Why are all these coding agents being created as terminal applications? Feels like the kind of thing that the tech industry would publish as an electron app.
Shell commands and files on disk are the classic narrow waist, and this type of tool, exemplified by Claude Code, locates a coding agent down in that ecosystem.
Why shouldn't you be able to use the abilities of this tool as a batch command, connected with all your other basic tools, in addition to interactive sessions?
Cursor's chat being locked in an IDE sidebar has felt like driving with a trailer attached. For some tasks the editor is secondary or unnecessary, and as a papered-over VS Code fork, Cursor has a lot of warts that you just had to accept. Now you can just use your favorite editor.
Companies make apps but want to be platforms, so they try to put everything in one app and help you forget about everything else.

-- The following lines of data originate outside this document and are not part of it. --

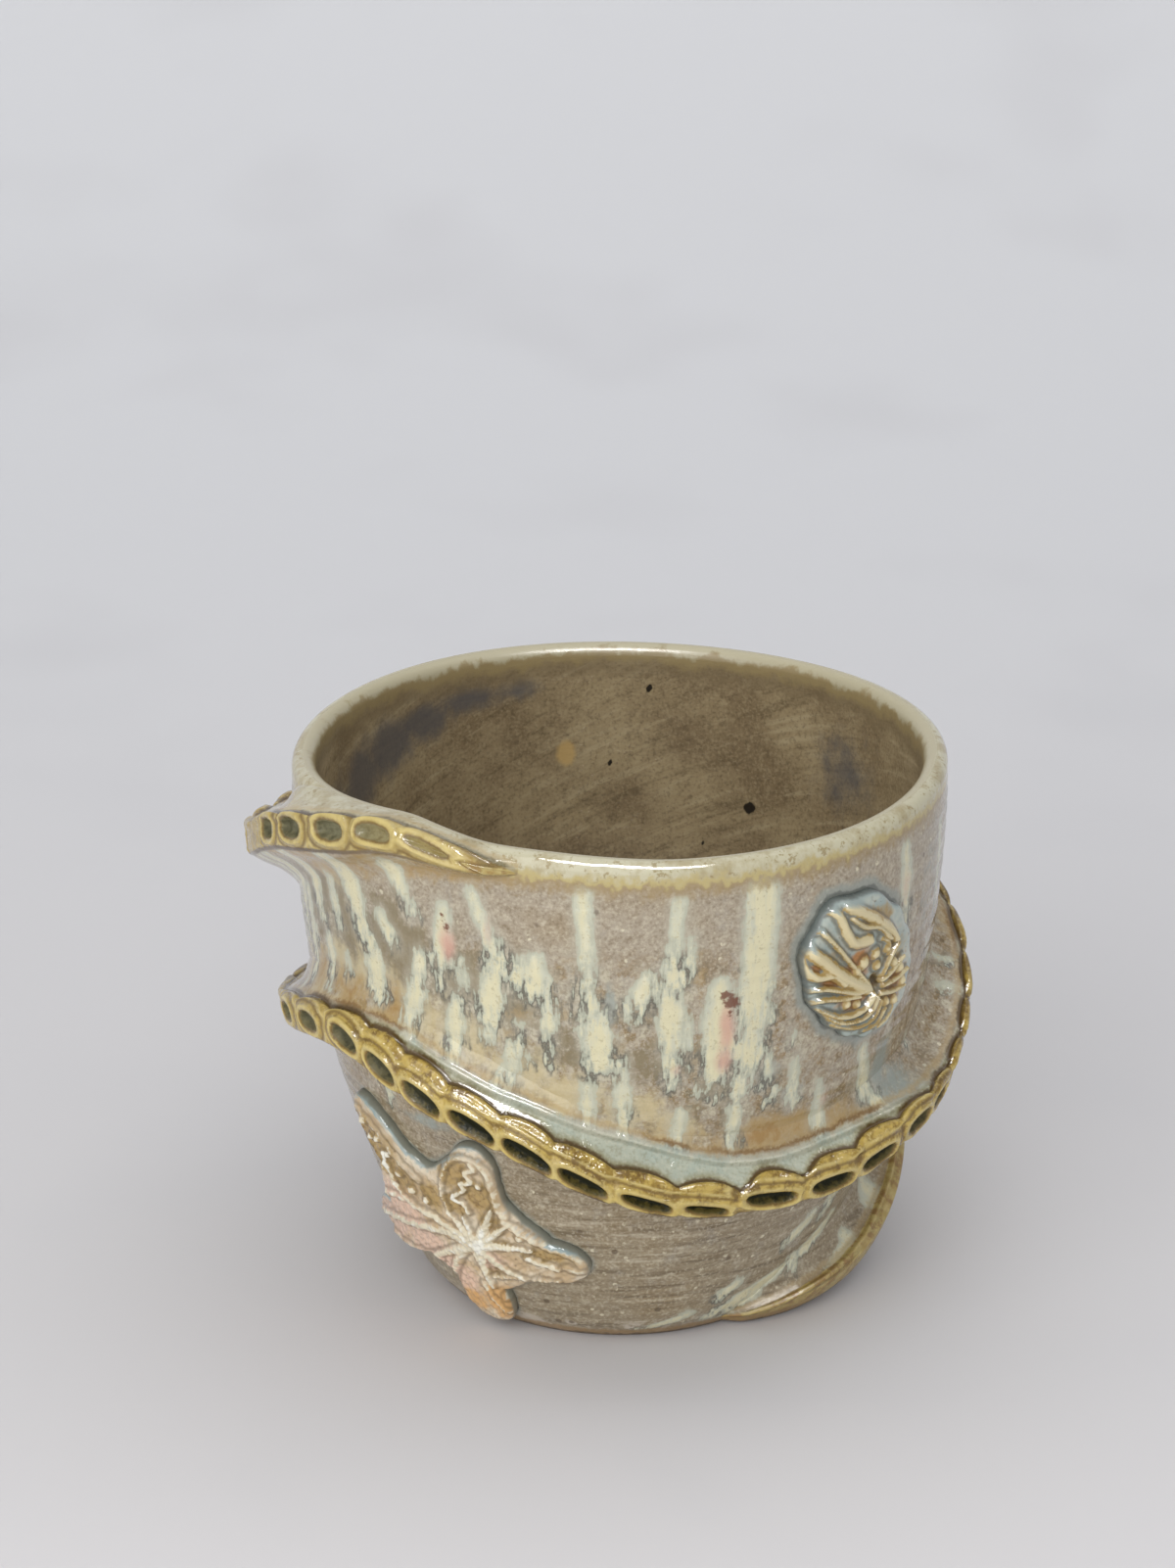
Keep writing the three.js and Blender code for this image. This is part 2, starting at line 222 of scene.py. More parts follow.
# %% The runs of pale glaze
RUNS_IN_FRONT = [
    [194, 69, 55, 1.2, 1.7, 1.1, 2], [199, 63, 51, 1.1, 1.5, 1, 1], [207.5, 61, 52, 0.8, 1.2, 0.8, 2],
    [211, 68, 61, 0.8, 1.1, 0.8, 2], [203, 70, 61, 1.6, 2, 1.2, 3], [216.5, 73, 62.5, 1.8, 2.4, 1.6, 4],
    [229, 74, 68, 1.8, 1.4, 0.9, 4], [225.5, 66.5, 62.6, 1, 1.6, 1, 3], [222.6, 62, 54, 1.3, 2.1, 1.5, 1],
    [239.4, 70, 62, 1.1, 1.5, 1.4, -1], [234.3, 62.5, 50, 1.2, 1.8, 1.4, -3.5],
    [238.2, 63, 58.5, 0.7, 0.9, 0.7, 0], [242, 63, 57, 0.8, 0.9, 0.7, 1],
    [244.6, 73.5, 64, 0.8, 1.2, 1.6, 4.6], [249.2, 66, 53, 1.6, 2, 1.5, -2],
    [252.4, 64.5, 60.3, 0.8, 1.1, 1.2, 0], [255.7, 65, 60, 1, 1.6, 2, 0.5],
    [241, 57.5, 48.5, 1.1, 1.6, 1.3, -0.8], [257.6, 58.5, 51.5, 1.5, 1.2, 0.7, 0.4],
    [251.4, 51.5, 43, 1.5, 1.1, 0.9, -1], [263.9, 74.6, 57, 1.25, 0.95, 1.3, 1.2],
    [265.4, 58.5, 50, 1.5, 2.6, 2.2, 1.2], [262.6, 58, 55.6, 0.8, 1, 0.8, 0],
    [264.4, 47.2, 39, 0.9, 1.1, 1.1, 0], [270.2, 50.8, 39, 0.8, 1.3, 1.2, 0.2],
    [279.8, 73, 62, 1.05, 0.9, 1.5, -1.2], [278.4, 63, 46.4, 1.8, 1.9, 1.1, 0.9],
    [274.6, 63, 58.6, 0.9, 2, 1.2, -1.5], [271.2, 59.4, 57.4, 0.8, 1, 0.8, 0],
    [281.8, 68, 61.5, 0.5, 0.8, 0.5, -0.5], [281.3, 56.5, 48.5, 0.5, 0.7, 0.5, 0.5],
    [281.2, 41.8, 35, 0.8, 1, 0.9, -1], [294.3, 73.4, 50, 2.5, 2.6, 2.3, -0.8],
    [293.3, 52, 44.6, 2.4, 1.9, 1.6, -1.2], [291.5, 45.5, 33, 1.4, 1.1, 0.8, 0.2],
    [287.3, 60.4, 48, 1.7, 2.5, 2.3, -0.3], [284.3, 50, 44.6, 0.45, 0.5, 0.4, 0],
    [286.4, 50, 43.4, 0.5, 0.5, 0.4, 0.4], [296.8, 48, 44.4, 0.9, 1, 0.8, 0],
    [302.6, 47.4, 40.6, 0.7, 1, 1.5, 1], [299.3, 43.4, 42, 0.5, 0.7, 0.5, 0],
    [309.4, 42.6, 30, 0.6, 1.3, 0.7, 2.4], [320.4, 44.5, 35, 1, 1.4, 1.7, 5],
    [327.8, 72.6, 61.5, 1, 1.7, 1, 1.5], [345, 71, 58, 0.8, 1.2, 0.8, 1],
    [331, 14, 9.4, 0.8, 1.9, 1.2, -12], [318, 10, 3.6, 0.8, 2.4, 1.4, -22],
    [320, 17.4, 14, 0.6, 1.5, 0.8, -6], [301, 9.4, 7.4, 0.5, 1.3, 0.6, -4],
    [288, 4.6, 2.2, 0.6, 1.6, 0.8, -12], [352, 14, 8, 0.6, 1.2, 0.6, -3],
    [329, 21, 16.6, 0.5, 1.2, 0.6, -4], [309, 6, 3.4, 0.5, 1.4, 0.6, -8], [338, 9, 6, 0.6, 1.6, 0.8, -10]]


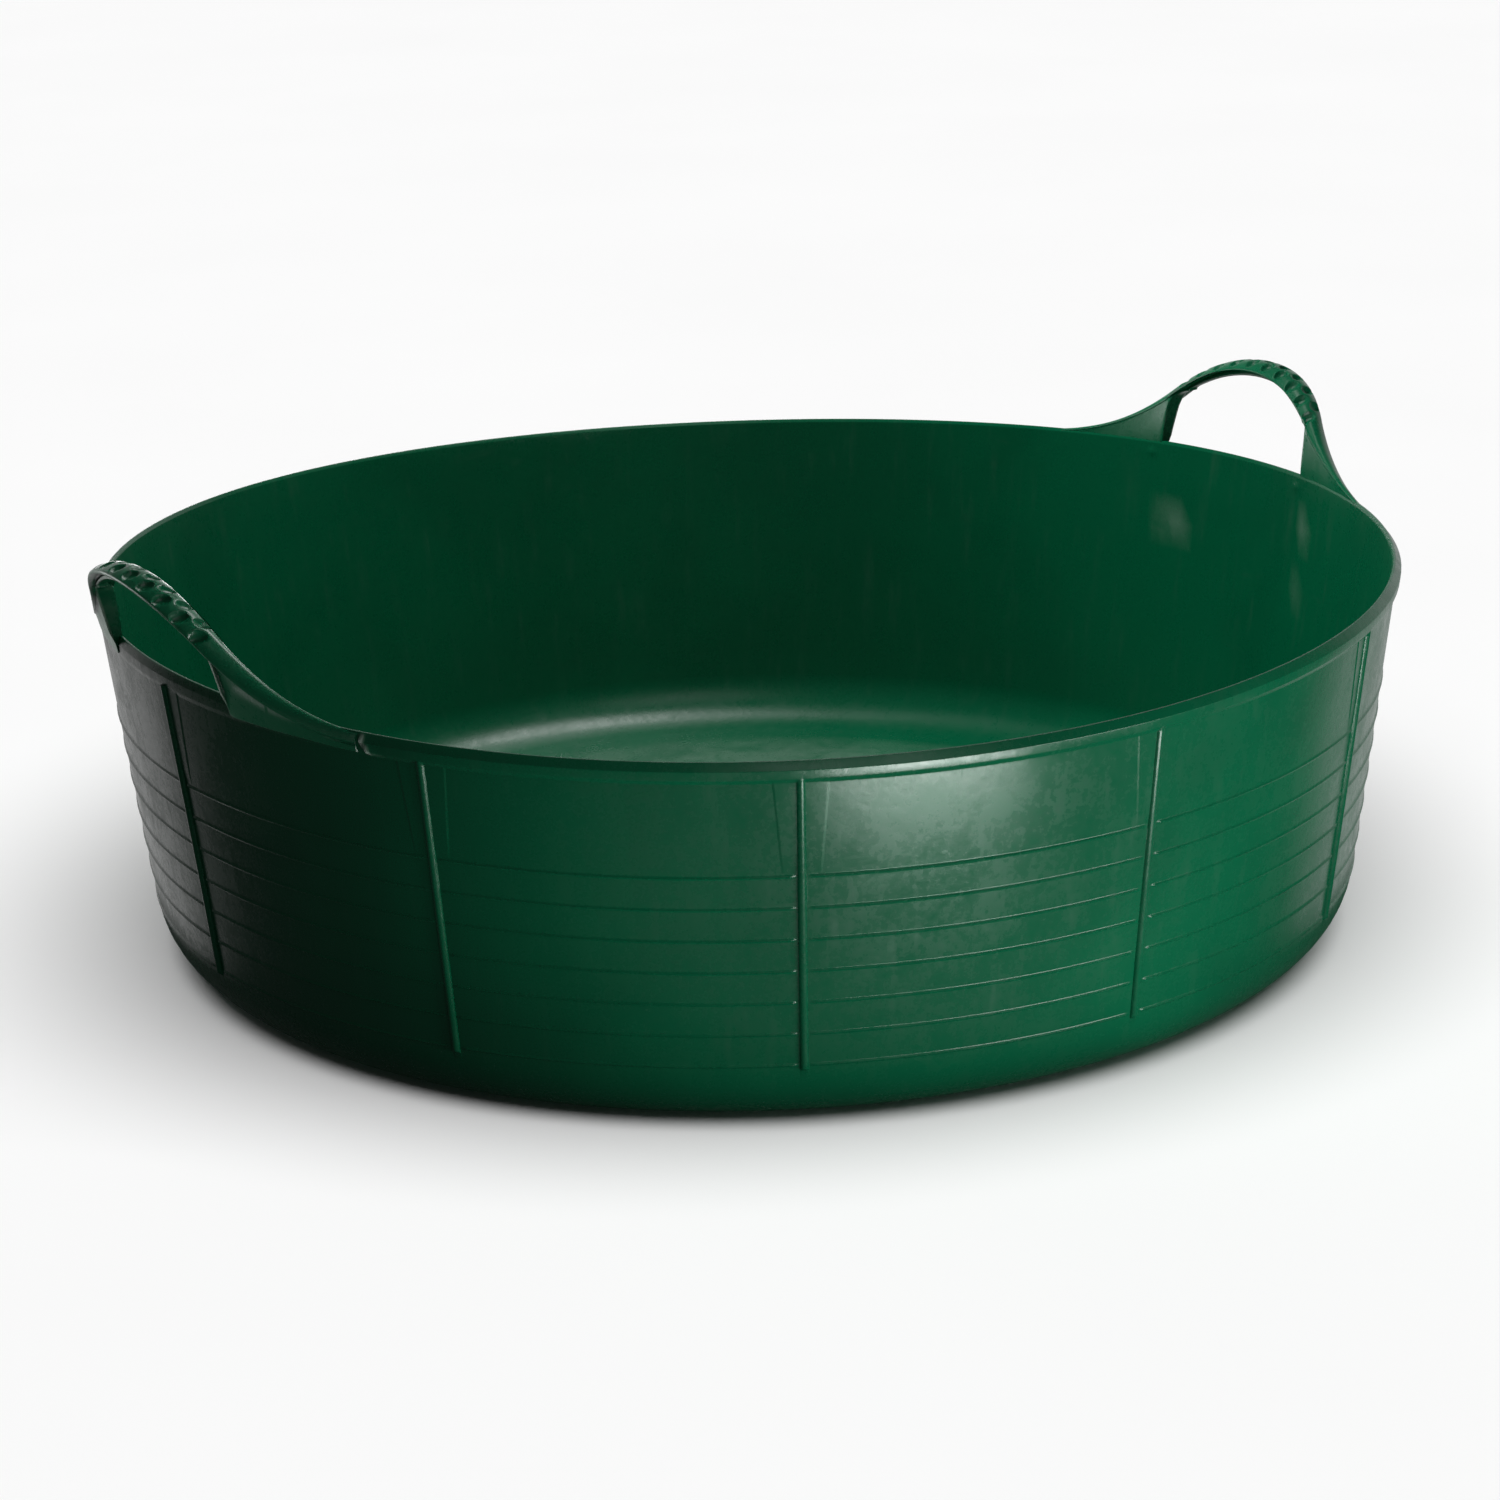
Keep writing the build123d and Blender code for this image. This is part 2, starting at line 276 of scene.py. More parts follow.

VS Code and Figma, for example, make their own extension ecosystems rather than connecting outward, because it makes them platforms-as-apps and harder to leave. But a desktop task workflow spans many apps and windows. You compose it yourself to your needs. We are computer users more than app users.
To me as a computer user, a tool that's compact and has compatible outward extension points feels good.
How and why would one script things like this? I thought the process was basically just talking to the agent and telling it what you want to do and reviewing the changes before they are committed.
Well. Agents use context and context window has limit. If you add too much to context you will get poor result. You can split your task in smaller ones and in result you might get much better result. E.g. migration of tests to new version of library.